Showing posts with label Ocracoke Beach. Show all posts
Showing posts with label Ocracoke Beach. Show all posts

Sunday, April 22, 2012

Schooner Charles C. Lister, Jr. ~ 22 January 1891

Just before noon on January 22 keeper James Howard spied a schooner in the breakers off Hatteras Bar about 1-1/2 miles SE of the station with busted sails. The vessel proved to be the Charles C. Lister, Jr. enroute from New York City to Wilmington, NC with a party of four under the command of Captain J.W. Pate. The following day the station crew returned to the wreck to retrieve the crews personal effects before the captain turned the schooner over to salvors. Howard's report follows in part:

... Weather being very thick and stormy, gale wind from SSE. Surf very rough.
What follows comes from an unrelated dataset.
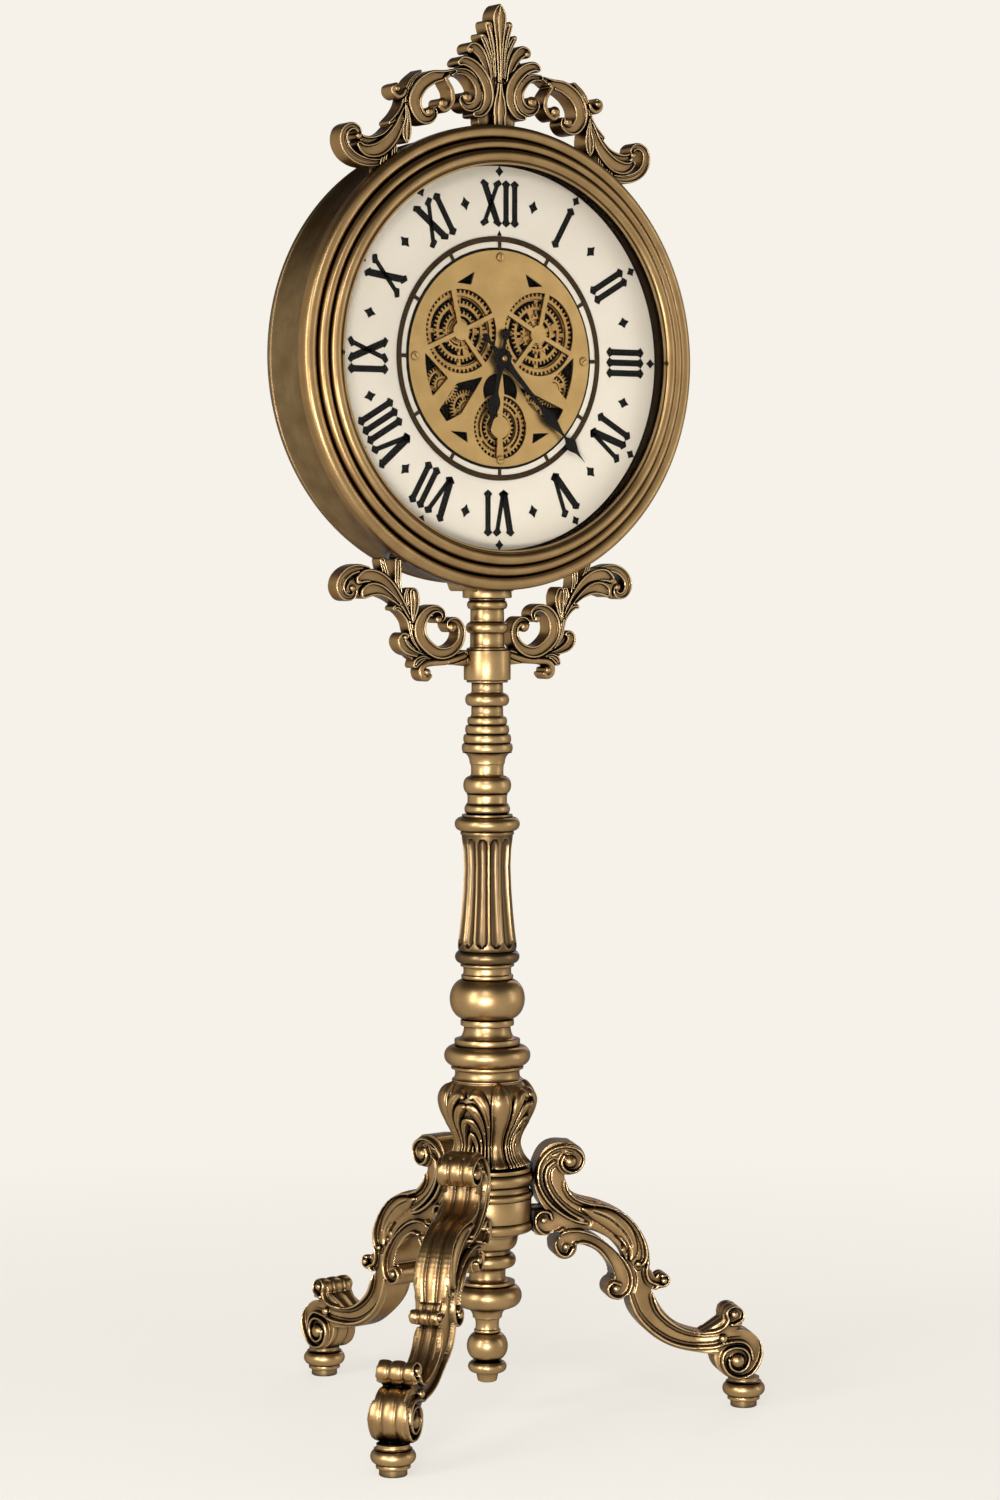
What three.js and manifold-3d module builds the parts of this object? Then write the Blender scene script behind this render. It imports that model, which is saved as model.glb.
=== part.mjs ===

It look almost imposable to get to the sch. She was about 1 1/2 miles from shore but keep cault out crew took surf boat as it was imposable to reach her with gun. Left station 12 n. Hitch mule to boar carring her to surf. Lanch boat about 12:30 p.m. through very bad surf and very hard to row the current was very strong and gale, wind so hard had very hard tug to get to wreck schooner but with strong effort we wear suckcessful reaching her. We manage boat so one cold get in boat at a time. We refused to take her trunks as the sea was so bad. tuck all the crew, five and landed all right, tuck them up to station, gave them dry clothes and food, ceard for them ...
 
 
Annual Report of the Operations of the United States Life-Saving Service for the fiscal year ending June 30, 1891


HATTERAS, NORTH CAROLINA, January 31, 1891

"DEAR SIR: Allow me to express my fervent thanks to yourself and your noble crew for the prompt and successful rescue of myself and entire crew from our perilous situation when stranded in the breakers on Ocracoke Beach on the morning of January 22, 1891. Trusting that you may be spared many years to your noble calling of saving human life, I am gratefully yours, J.W. COVERDALE, Late Master of Schooner Charles C. Lister, Jr."

Thursday, April 19, 2012

Clipper Flying Cloud ~ 1854

In an article that appeared in the Beaufort News on August 31, 1941, Aycock Brown refers to the, "... FLYING CLOUD wrecking on Ocracoke Beach in 1854":

... Jamie Styron, a commercial fisherman and guide, had the figurehead, inherited from his father, which reputedly came from the old FLYING CLOUD -- and that Jamie's brother Lige will still sing the chantey which was composed by an islander about the ship that begins like this:


Oh! I looked to the east'art,
And I looked to the west'are --
And I saw ole Flying Cloud a-comin'
She was loaded with silks,
And the finest of satins,
But now she's gone across Jordan.

According to the article, Mr. Brown was under the impression that the vessel was the fabled clipper ship FLYING CLOUD. Quoting from the same article:

After Cape Stormy in the Post, Wesley Stout, its editor, was embarrassed because I had tied in a FLYING CLOUD with my Ocracoke story. The Clipper ... did not end her career until in the 1870's.
     ... later from some small port on Long Island came a letter to the Post which was forwarded to me from an old timer saying: It could not have been the famous clipper 'Flying Cloud' but perhaps it was a Barkentine by the name of FLYING CLOUD, built in 1853 and presumably lost on a South Atlantic Beach the following year.

Mr. Brown further states that the figurehead was finally sold to a summer resident at Nags Head.

Saturday, March 17, 2012

Schooner Harmon Curtis ~ 17 August 1878

Home port Harrington, ME: The schooner Harmon Curtis came ashore on the Ocracoke beach, ½ mile NE of the cable box. Total loss.